Australia’s Covid lockdown rules found to have lacked fairness and compassion


Australia’s Covid-19 response failed the nation’s most vulnerable people and in many cases amounted to overreach, according to a new report.

The report, Fault lines: an independent review into Australia’s response to Covid-19, led by former public servant Peter Shergold, also found some lockdowns and border closures were not necessary and schools should have remained open.

“For many of us, the story of Covid-19 will be one of inconvenience,” the private- sector funded report says. “It will be a story of cutting our own hair, struggling to exercise, missed holidays, too much takeaway … and endless Zoom meetings.
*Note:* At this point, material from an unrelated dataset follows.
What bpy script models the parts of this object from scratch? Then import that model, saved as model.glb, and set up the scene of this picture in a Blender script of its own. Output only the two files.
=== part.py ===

“For others, Covid-19 will be a story of trauma, isolation and terrifying uncertainty.

“It will be a story of being locked in overcrowded housing, job loss and missing out on government supports.

“It will be a story of more domestic violence, increased alcohol abuse, deteriorating mental and physical health.

“It will be a story of loss and the brutal realisation of not being able to say final goodbyes to loved ones.”

The report, released on Thursday, says politically driven health orders and excessive lockdowns failed to protect the old, ignored the young and abandoned disadvantaged communities.

“It’s imperative that we heed these lessons and take action to ensure we’re better prepared for whatever the next health crisis is – because we know there will be another one,” Prof Shergold said.

While school closures were probably the right decision when the virus was little understood, “it was wrong to close entire school systems, particularly once new information indicated that schools were not high-transmission environments”, the report says.

“For children and parents (particularly women), we failed to get the balance right between protecting health and imposing long-term costs on education, mental health, the economy and workforce outcomes.”

Covid-19 rules were often enforced in ways that lacked fairness and compassion.

“Business people were often allowed to travel across borders whilst those wanting to visit dying loved ones or newborn family members were not afforded a similar opportunity,” the report says.

Shergold called on Australian governments to consider the report’s recommendations, which include putting the most vulnerable at the centre of future health crisis planning.

It also recommends the establishment of an Australian centre for disease control, more transparency around decision making and better collaboration across state lines.

The review was funded by the Paul Ramsay Foundation, the Minderoo Foundation and the John and Myriam Wylie Foundation.

The review panel included Shergold, Jillian Broadbent, Isobel Marshall and Peter Varghese.